The mistake most "alternative" lists make
Search "HubSpot alternative" and you'll get a wall of listicles ranking cheaper, simpler suites against each other on feature count and price. That framing quietly assumes the problem was price or features. For most small teams, it wasn't.
The problem was adoption. The reason your last CRM ended up as a half-empty database isn't that it lacked a feature, it's that keeping it current cost time nobody had. We wrote about this at length in why your team isn't using the CRM: the friction between "what happened" and "what's recorded" is where accuracy leaks out, and no amount of training or nagging closes that gap. Swapping HubSpot for a lighter tool with the same forms just gives you a cheaper database to ignore.
So the right question isn't "what's the cheapest HubSpot alternative?" It's "which tool will my team actually keep current three months from now?"
What to look for instead
If adoption is the real test, the criteria shift. The short version (we go deeper in our guide to choosing a CRM for a small sales team):
- How little upkeep does it demand? The less manual entry between an event and a record, the more current the data stays.
- How fast is it useful? Value in an afternoon, not a quarter-long configuration project.
- Is the pricing honest and predictable? Everything included, no feature gates, and no charge for adding contacts.
- Does it fit how you already sell? The tool should bend to your process, not force a new one on you.

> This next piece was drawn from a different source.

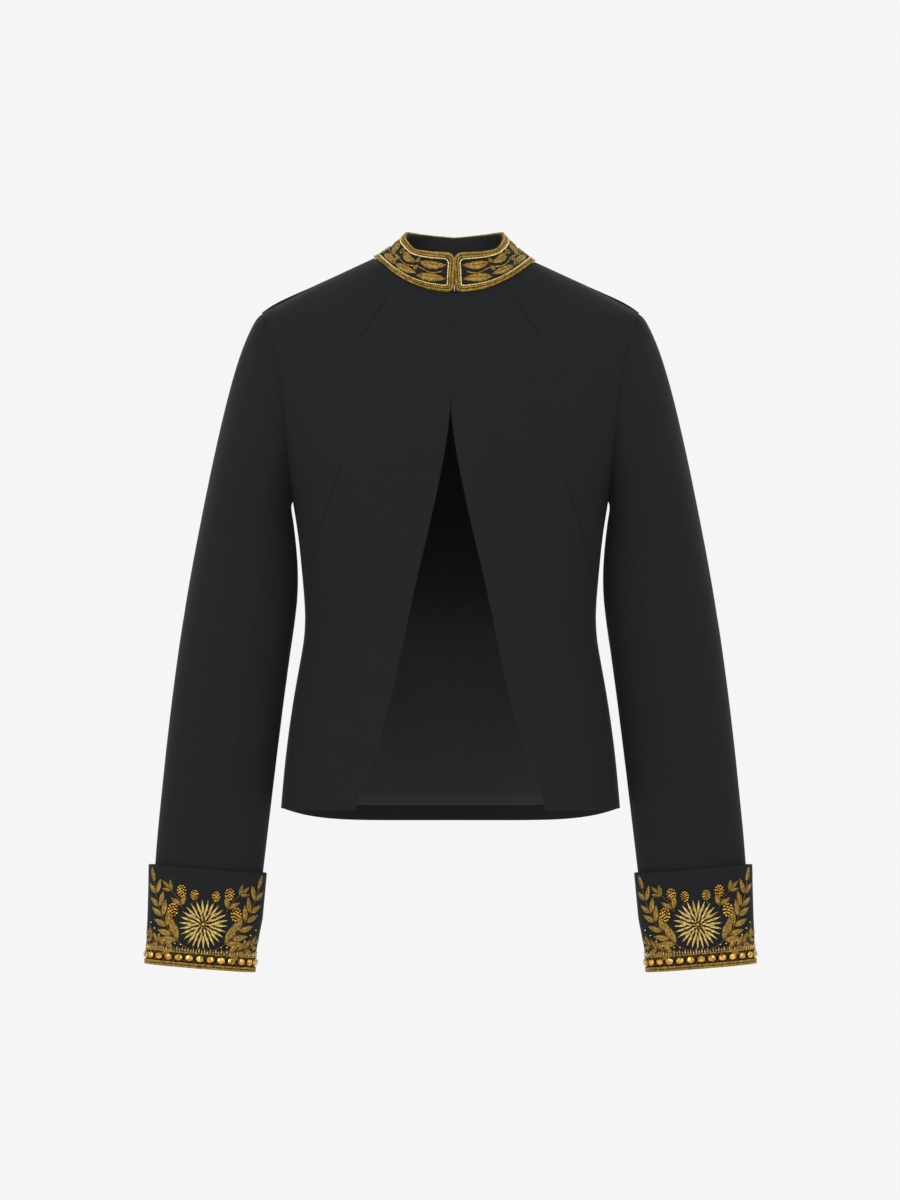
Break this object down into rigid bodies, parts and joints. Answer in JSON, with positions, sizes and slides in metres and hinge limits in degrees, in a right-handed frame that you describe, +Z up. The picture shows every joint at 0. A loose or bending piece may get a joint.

A different kind of alternative: a CRM you talk to
The most interesting shift in the category right now isn't a cheaper suite, it's a change in the interface itself. Instead of bolting a chat window onto the same old forms, AI-native CRMs make conversation the way data gets in and out. You describe what happened in plain language, and the structured record builds itself.
That directly attacks the adoption problem HubSpot leaves untouched. When logging a call is a sentence instead of a form, people do it, and the pipeline stays true because keeping it true no longer competes with selling.
Where Cubitro fits
Cubitro is a HubSpot alternative built for exactly this: a small team that will never babysit a CRM. It's chat-first and AI-native, you type or speak, and companies, contacts, deals, and revenue are created and updated from your words. A pipeline that builds itself. Quotes that become a branded PDF and a tracked deal in one sentence. MRR, ARR, and churn captured from chat. Follow-ups that surface who's going cold before a deal dies of neglect.
The pricing is deliberately the opposite of the thing people leave HubSpot over: one plan with everything included, priced per user, 499 kr / €45 / $49 per user a month, with a 7-day free trial. No tiers, no feature gates, no per-contact charges. You always have every feature, and adding data never raises your bill.
Where we're honest: Cubitro isn't trying to be an all-in-one marketing suite. If your reason for HubSpot is inbound marketing automation, landing pages, and email campaigns, that's a different tool's job. Cubitro is the sales relationship layer, capture, pipeline, quotes, follow-ups, and revenue, done in a way your team will actually keep current. For a small sales team, that's usually the part that was broken anyway.
The takeaway
The best HubSpot alternative for a small sales team isn't the one with the longest feature list or the lowest headline price. It's the one your team is still using, and trusting, three months in. For most small teams that means minimal upkeep, honest pricing, and a tool that fits how you already sell. If your HubSpot instance has quietly become a database you avoid, it's worth seeing what the opposite feels like, start a free trial and just talk to it.
FAQ
What's the best HubSpot alternative for a small business? The one your team will actually keep updated. For a small sales team that usually means low daily upkeep, fast setup, predictable pricing with everything included, and a tool that fits your existing process, not the cheapest suite with a similar feature list.
Why do small teams leave HubSpot? Three reasons recur: it's more platform than a small sales team needs, its tiered and per-contact pricing gets hard to predict as you grow, and, most importantly, it still relies on manual data entry, so the CRM goes stale and stops being trusted.
Is an AI-native CRM a good HubSpot alternative? For a small sales team, often yes. An AI-native CRM lets you update records by describing what happened instead of filling forms, which fixes the adoption problem that causes most CRMs, HubSpot included, to rot at small scale. It's a weaker fit if your main need is marketing automation rather than sales.
This article discusses CRM software generally and reflects common, widely reported reasons teams evaluate alternatives; specific plans, features, and pricing of other products change over time, so check each vendor's current pricing page before deciding.